A solo piano recital by Sarah Cahill offered by New Music Works was one of several concerts to choose from between storms on Sunday, March 6. Returning to Santa Cruz by popular demand, Cahill is known for her performances of new music for piano. She has commissioned, premiered and recorded several works by living composers and by early 20th century modernists. This concert featured music by eleven composers who were active over the past 100 years.
The concert setting at Peace United Church in Santa Cruz placed the audience in a circle around the piano. The cavernous space in the church was then reduced to a more intimate relationship between performer and audience. Cahill is comfortable engaging with the audience to elaborate on the works and their composers. The seating arrangement allowed for easy communication.
Music by Percy Grainger opened the program with The Immovable Do from the 1930s. The title is a reference to the solfege practices that musicians study in music theory. A high note C is repeated rhythmically over the unfolding music. As page-turner for the recital, Michael McGushin was assigned to play the repeated high note. New Music Works Artistic Director Philip Collins was represented on the program by his 2010 work, Springing, in a musical depiction of a stone dropping in water and the resulting expanding rings. It is an effective piece that is attractive even without the composer’s description.
Although the NMW audience is accustomed to hearing new and difficult works, a program of new music can be challenging for any listener. Sarah Cahill’s approach seems to rely on the piano more as a source of color than as a percussive instrument. A work by Ann Southam, a selection from her Rivers from 1979 illustrated this point. An ostinato repeated note accompanies a sweet and gentle progression of serial tone rows.
James Tenney composed Three Rags in 1969, well before the craze for ragtime that attracted listeners in the 1970s and 80s. These were played transparently, with excellent pedal work that allowed the subtlety of the phrases to project cleanly.
Holding Pattern by Maggi Payne was commissioned by Cahill as a tribute to the early 20th century composer Ruth Crawford, and was clearly the most avant-garde piece on the program. Payne’s work often includes electronic elements as was apparent in this work. The pianist inserted three small devices on the strings, which seemed to generate a sound whose pitch was determined by the string where it was placed. The sounds were released by the depression of the corresponding key, and further controlled by the foot pedal. Clusters of notes were produced by the left arm on the keys, providing a setting for the electronic sounds.
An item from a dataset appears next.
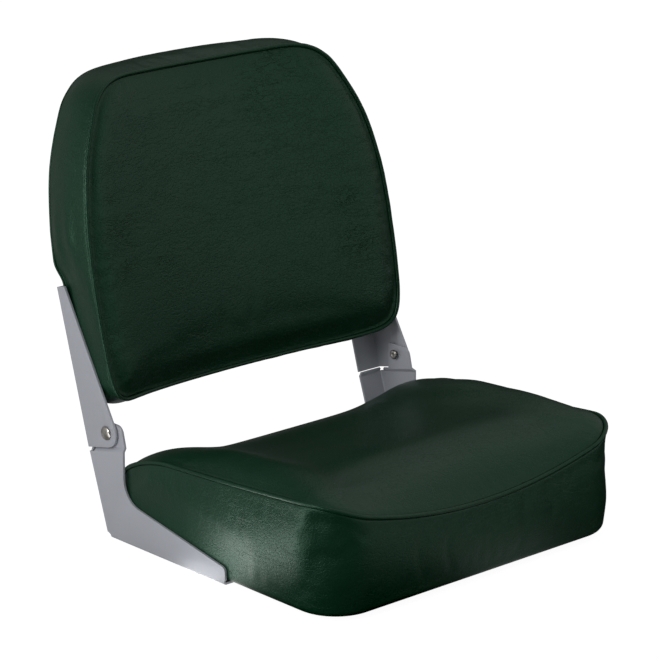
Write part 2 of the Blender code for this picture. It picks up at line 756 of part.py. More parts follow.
def seat_face(across: float, along: float, gap: float) -> float:
    """Return the seat's top: side line, front roll, rear roll, dish and crown."""
    back = along - PIVOT_BEHIND_MOUNT
    height = side_height(back)
    roll = max(0, -FRONT_ROLL_START - back) / (SEAT_FRONT_REACH - FRONT_ROLL_START)
    spread = max(0, 1 - (across / SEAT_HALF_WIDTH) ** 2)
    height -= FRONT_DROP * spread * roll ** FRONT_ROLL_POWER
    into = 1 - math.exp(-gap / SEAT_CROWN_LENGTH)
    crown = SEAT_CROWN * (1 - smoothstep((back + CROWN_REAR) / CROWN_FADE))
    dish = DISH_DEPTH * smoothstep((back + DISH_FRONT) / (DISH_FRONT - DISH_FULL))
    dish += SCOOP_DEPTH * smoothstep((back + SCOOP_FRONT) / SCOOP_LENGTH)
    dish *= math.exp(-(across / DISH_HALF_WIDTH) ** DISH_POWER)
    return PIVOT_ABOVE_MOUNT + height + (crown - dish) * into


def same_place(point):
    """Leave a point where it is."""
    return point


SEAT = Cushion(seat_outline(), seat_face, same_place)
WALL_TOP_DROP = WELT_RADIUS + CLEARANCE


def plate_cover(back: float, height: float) -> float:
    """Return 1 where the lower bracket presses the wall and 0 well clear of it."""
    ahead_of_neck = -LOWER_NECK_REACH - back
    ahead = RAMP_START - back
    above = height - plate_height(back) - LOWER_FLANGE_HEIGHT
    return press(min(ahead_of_neck, max(ahead, above)))


def press(clear: float) -> float:
    """Return how hard a bracket presses the cover at a distance from its edge."""
    return smoothstep(1 - (clear - PRESS_REACH) / PRESS_FADE)


def seat_wall(index: int, share: float) -> Vector:
    """Return the seat wall's outer face, from the welt down to the hem's turn."""
    spot = SEAT.outline[index]
    out = SEAT.outward(index)
    top = SEAT.seam(index).z - SEAT.wall_drop(index)
    height = top + (SEAT_HEM_BOTTOM + HEM_RADIUS - top) * share
    free = SEAM_PROUD * (1 - share) + SEAT_BULGE * math.sin(math.pi * share) ** BULGE_POWER
    pressed = PLATE_X - CLEARANCE - SEAT_HALF_WIDTH
    sideways = smoothstep(abs(out.x) * 2 - 1)
    cover = plate_cover(spot.y - PIVOT_BEHIND_MOUNT, height) * sideways
    shift = free + (pressed - free) * cover
    return Vector((spot.x + out.x * shift, spot.y + out.y * shift, height))


def inset_ring(inset: float, height: float):
    """Return the seat's outline drawn in by an inset at one height."""
    ring = []
    for index, spot in enumerate(SEAT.outline):
        out = SEAT.outward(index)
        ring.append(Vector((spot.x - out.x * inset, spot.y - out.y * inset, height)))
    return ring


def hem_turn(angle: float, depth: float):
    """Return the hem's rounded turn at an angle below the horizontal."""
    radius = HEM_RADIUS - depth
    ring = []
    for index in range(len(SEAT.outline)):
        out = SEAT.outward(index)
        foot = seat_wall(index, 1)
        inward = HEM_RADIUS - radius * math.cos(angle)
        ring.append(Vector((foot.x - out.x * inward, foot.y - out.y * inward,
                            SEAT_HEM_BOTTOM + HEM_RADIUS - radius * math.sin(angle))))
    return ring


def make_seat_cover():
    """Model the seat's top panel, its welt and the side band with its hem."""
    panel = loft("seat_top_panel", SEAT.panel_rings(SEAT_RING_SHARES, WELT_RADIUS))
    add_part("seat_top_panel", panel, GREEN_VINYL)
    add_part("seat_welt", tube_curve("seat_welt", SEAT.welt_points(), WELT_RADIUS), GREEN_VINYL)
    outer = [SEAT.wall_ring(seat_wall, share, 0) for share in BAND_SHARES]
    inner = [SEAT.wall_ring(seat_wall, share, VINYL) for share in BAND_SHARES]
    turns = (math.pi / 4, math.pi / 2)
    outer += [hem_turn(angle, 0) for angle in turns]
    inner += [hem_turn(angle, VINYL) for angle in turns]
    outer.append(inset_ring(HEM_WIDTH, SEAT_HEM_BOTTOM))
    inner.append(inset_ring(HEM_WIDTH, SEAT_HEM_BOTTOM + VINYL))
    band = loft("seat_side_band", outer + inner[::-1], closed=True)
    item = add_part("seat_side_band", band, GREEN_VINYL)
    cut_screw_holes(item)


def lower_screw_places():
    """List the lower screws' places with their names and sides."""
    places = []
    for side, word in ((-1, "left"), (1, "right")):
        for number, share in enumerate(LOWER_SCREW_SHARES, 1):
            places.append((f"{word}_seat_screw_{number}", mirrored(lower_screw_point(share), side)))
    return places


def cut_screw_holes(item):
    """Pass the lower screws through a piece of the seat."""
    length = 2 * (SCREW_LENGTH + CUT_OVERRUN)
    for name, place in lower_screw_places():
        hole = rod_cutter(f"{item.name}_{name}", SCREW_HOLE_RADIUS, length, place)
        boolean(item, hole, "DIFFERENCE")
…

Johanna Beyer was an early modernist composer who worked with American ultra modernists Ruth Crawford, Charles Seeger and Henry Cowell to explore new approaches to writing music. Little is known of her life except that she was born in Germany in 1888 and spent much of her short adult life as a piano teacher in New York. Cahill played three selections from her Dissonant Counterpoint, a title that refers to a compositional technique created by Charles Seeger. The selections explore the possibilities of two-part writing, and although quite angular in shape, were played with utmost expressivity.
Scherzo by Marc Blitzstein is subtitled “Bourgeois at Play” and dates from 1930. This was the most virtuosic writing on the program, full of rhythmic activity. Cahill handles the technical challenges easily while shaping phrases.
Israeli composer Eitan Steinberg composed Angel’s Steps in 1998 for Cahill. A single repeated note is the germ from which the material evolves. As in much of her playing, Cahill explores the expressive sounds of the piano.
Composer and conductor Bunita Marcus wrote her Julia as a tribute to John Lennon who wrote the Beatles song with the same title in honor of his mother. After her early death Lennon named his son Julian. The text of his song is intoned by the pianist over the opening notes. The work has a rhapsodic quality that fits Cahill’s style, as she gently draws out the vivid colors of the piano.
At this point of the program it is safe to say that all the music was likely heard for the first time by most in the audience. But with three pieces by Lou Harrison to close the concert, it was as if old favorites were offered. The first was Range Song from 1939, a raucous romp. The lively Reel For Henry Cowell also dates from 1939, but along with the nostalgic Waltz for Evelyn Hinrichsen of 1977 are recycled in Lou’s Symphony No. 3, commissioned and recorded by the Cabrillo Music Festival in 1982. Cahill obviously enjoys this music, and showed it by bringing out the playful character of each piece. Before playing the set, she demonstrated the tone clusters required by Harrison, using the forearm, fist, and flat palm to depress the keys. The trick is to bring out the melody while playing these clusters. It was the elbow, which often had the melody.
The Harrison pieces end quite softly, not the usual ending on a solo piano recital. Rather than a big ending to elicit thundering applause, it was a calm and refreshing close with the gentle sounds of Lou’s music. The audience was obviously pleased and demanded an encore. Cahill chose a short selection from Patterns of Plants by Mamoru Fujieda, a large work she has recorded on two CDs.
New Music Works next concert is April 16 at the UCSC Music Center Recital Hall, with music by composers residing in the Middle East. The annual Avant Garden Party is scheduled for June 5.